## [TASK OBJECTIVE]
Collect all lines containing the word "joints" from the data.
-- -- --
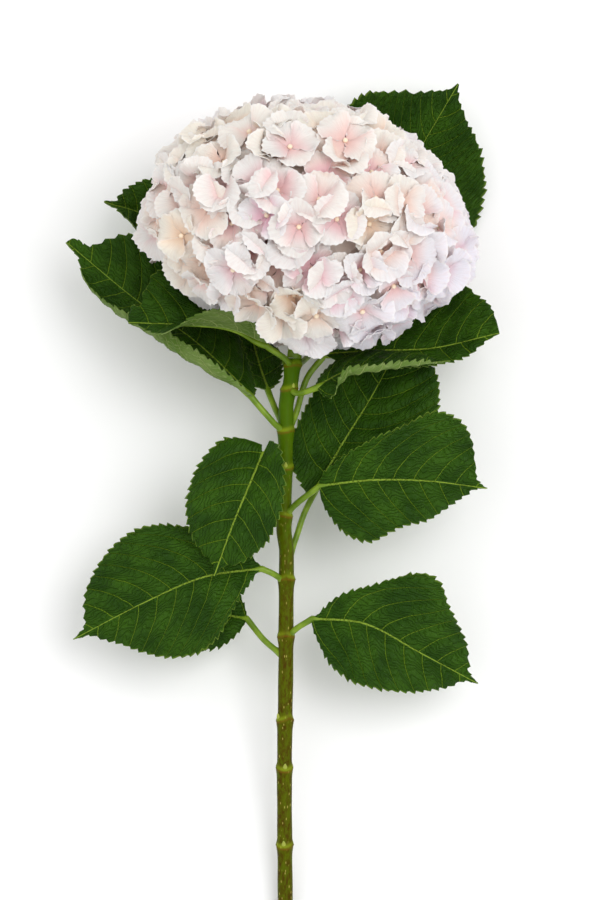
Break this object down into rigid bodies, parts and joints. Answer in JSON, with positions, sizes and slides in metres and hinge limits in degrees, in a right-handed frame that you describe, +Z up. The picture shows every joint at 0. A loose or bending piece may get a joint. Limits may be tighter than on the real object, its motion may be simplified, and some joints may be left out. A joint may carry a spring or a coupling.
{
  "type": "cut hydrangea",
  "caption": "Cut mophead hydrangea lying down: a dense round head of blush white florets on a ringed green stem with broad toothed leaves.",
  "frame": {"origin": "on the table, at the middle of the flat pressed into the underside of the bloom", "axes": "+Z up off the table, +Y along the lying stem from its cut end towards the bloom, +X to the right seen from above with the bloom away"},
  "size_m": [0.2482, 0.5109, 0.1791],
  "materials": {
    "stem": "semi-woody green stem, satin",
    "bloom": "soft matt petals",
    "leaf_low_left": "leathery leaf, satin above",
    "leaf_low_left_back": "leathery leaf, satin above",
    "leaf_low_right": "leathery leaf, satin above",
    "leaf_mid_left": "leathery leaf, satin above",
    "leaf_mid_right": "leathery leaf, satin above",
    "leaf_mid_right_back": "leathery leaf, satin above",
    "leaf_collar_right": "leathery leaf, satin above",
    "leaf_collar_right_back": "leathery leaf, satin above",
    "leaf_top_right": "leathery leaf, satin above",
    "leaf_top_left": "leathery leaf, satin above",
    "leaf_top_left_back": "leathery leaf, satin above",
    "leaf_under_left": "leathery leaf, satin above",
    "leaf_collar_left": "leathery leaf, satin above"
  },
  "bodies": {
    "root": {"stem": "stem", "bloom": "bloom", "leaf_low_left": "leaf_low_left", "leaf_low_left_back": "leaf_low_left_back", "leaf_low_right": "leaf_low_right", "leaf_mid_left": "leaf_mid_left", "leaf_mid_right": "leaf_mid_right", "leaf_mid_right_back": "leaf_mid_right_back", "leaf_collar_right": "leaf_collar_right", "leaf_collar_right_back": "leaf_collar_right_back", "leaf_top_right": "leaf_top_right", "leaf_top_left": "leaf_top_left", "leaf_top_left_back": "leaf_top_left_back", "leaf_under_left": "leaf_under_left", "leaf_collar_left": "leaf_collar_left"}
  },
  "joints": []
}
-- -- --
## [ANSWER BELOW]
Break this object down into rigid bodies, parts and joints. Answer in JSON, with positions, sizes and slides in metres and hinge limits in degrees, in a right-handed frame that you describe, +Z up. The picture shows every joint at 0. A loose or bending piece may get a joint. Limits may be tighter than on the real object, its motion may be simplified, and some joints may be left out. A joint may carry a spring or a coupling.
  "joints": []